Прежде чем ответить, Рири долго раскуривал новую сигарету. Его хмурое лицо вдруг как-то расправилось, стало совершенно мальчишеским.
— Ну, я, конечно, сейчас же вернулся в комнату Жаклин. Жаклин была уже одета и упаковывала в чемодан свои концертные платья и тот самый золотистый парик. И такая она была слабенькая, бледная, что я, не обращая ни на кого внимания, подхватил ее чемодан и отправился провожать ее до самого дома на Фран-Буржуа. Она мне призналась, что ей еще боязно выходить и выезжать одной, что она совсем не уверена в своих силах. Я сказал, что всегда могу явиться по первому ее зову.
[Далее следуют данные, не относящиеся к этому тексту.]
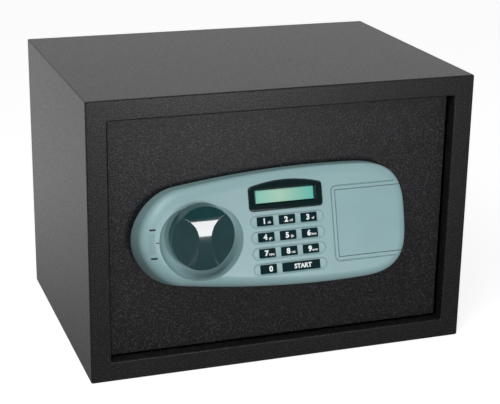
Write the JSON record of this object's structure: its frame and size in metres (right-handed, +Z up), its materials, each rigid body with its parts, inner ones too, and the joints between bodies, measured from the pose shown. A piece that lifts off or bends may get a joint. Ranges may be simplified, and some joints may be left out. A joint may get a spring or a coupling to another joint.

Тогда она попросила достать ей афиши, которых у нее не было. Я, конечно, пообещал. Но когда назавтра я пришел с афишами, оказалось, Жаклин больна. Простудилась на выступлении. И возле нее никого, кроме старенькой матери, которую она вызвала из Клермон-Феррана. Ну, тут…
— Ну, тут ты и вступил в новую должность, — сказал я. — Бегать за докторами, за лекарствами, исполнять все поручения Жаклин и ее матери, может быть, даже стряпать обед… Узнаю породу Жюльенов!
Рири усмехнулся, и усмехнулся с заметным удовлетворением:
— Было и это. Угадали, дядя Андре. Жаклин так и зовет меня эти полгода: «Мсье мой опекун».